Ведь романтизм, что бы о нем ни говорилось в предисловии к «Кромвелю», не был ни смесью трагического и гротескного, ни обновлением языка, ни свободным членением стиха цезурой — это было нечто иное, куда более глубокое. В нем отразился самый дух века, тоска, недовольство, конфликт между человеком и миром, неведомый классикам. «Чувство неудовлетворенности жизнью, удивительно, невероятно пустой, если оставаться в плену ее границ; странное смятение души, никогда не знающей покоя, то ликующей, то стенающей…», сердце, полное отвращения к самому себе и освобождающееся от него лишь в те мгновения, когда человек наслаждается «собственным своим несчастьем, видя в этом вызов судьбе», — вот что принесли Гете и Байрон после Руссо; вот чего искала в канун тридцатых годов вся французская молодежь, повергнутая в меланхолию, так как она внезапно лишилась славы; вот что Гюго, которому жилось чересчур счастливо в квартале Вожирар, Гюго, автор «Восточных мотивов», еще не мог ей принести.
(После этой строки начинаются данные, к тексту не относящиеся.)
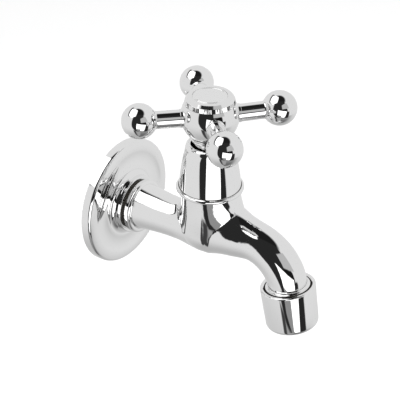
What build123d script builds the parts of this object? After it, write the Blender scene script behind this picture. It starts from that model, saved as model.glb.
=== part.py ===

Но только Гюго мог это сделать. Ни один поэт, даже Ламартин, даже Виньи, не был тогда способен поставить на службу своему времени такое мастерство, такое богатство языка и ритмов. И лишь немногого недоставало, чтобы гений Гюго достиг зрелости, — недоставало ему тревоги, сомнений, грусти, которые сблизили бы его с этой эпохой. Но как далек он был от мысли, что творчество его станет глубже из-за тех страданий, которые причинят ему молчаливая молодая женщина, подруга его жизни, и рыжеволосый некрасивый друг, говоривший столько тонких и полезных вещей о его творениях. Когда он считал себя в полной безопасности и наслаждался своими триумфами, в действительности его подстерегала катастрофа. Но следовало показать, каким он был в эти краткие годы безоблачного счастья — властным мужем, идиллическим отцом семейства, учителем, за которым шел живописный кортеж его учеников, художником, который любовался на огромный город, дремавший у подножия холмов в прелестной дымке, цеплявшейся за его башни, поэтом, изливавшим
И весь пламень, и дивную свежесть в тот миг
На страницах признаньем увенчанных книг.
Часть четвертая
РАННЯЯ ОСЕНЬ
Кто бы на земле не был достоин жалости, будь нам известно все о всех.
Сент-Бев
Альфред де Виньи в своем тайном «Дневнике» очень неблагожелательно разбирал отношения, сложившиеся между Гюго и Сент-Бевом. Последний, говорил Виньи, «стал сеидом Виктора Гюго и через него вошел в поэзию; но Виктор Гюго, который, с тех пор как он существует на свете, проводит свою жизнь в том, что переходит от одного человека к другому, чтобы от каждого поживиться, получил от Сент-Бева множество познаний, каких сам не имел; и, хоть он говорит тоном учителя, на самом деле он ученик Сент-Бева…». Конечно, Гюго многому научился от Сент-Бева, но кто же будет таким глупцом, что не усвоит то хорошее, что ему привелось узнать; да, впрочем, и влияние-то было взаимным. Каждый обладал тем, чего недоставало другому. Гюго, в совершенстве владевший музыкой языка, недостаточно обращал внимания на внутреннюю жизнь человека; Сент-Бев, поэт по своей чувствительности, грешил в поэзии неуклюжестью и вялостью формы.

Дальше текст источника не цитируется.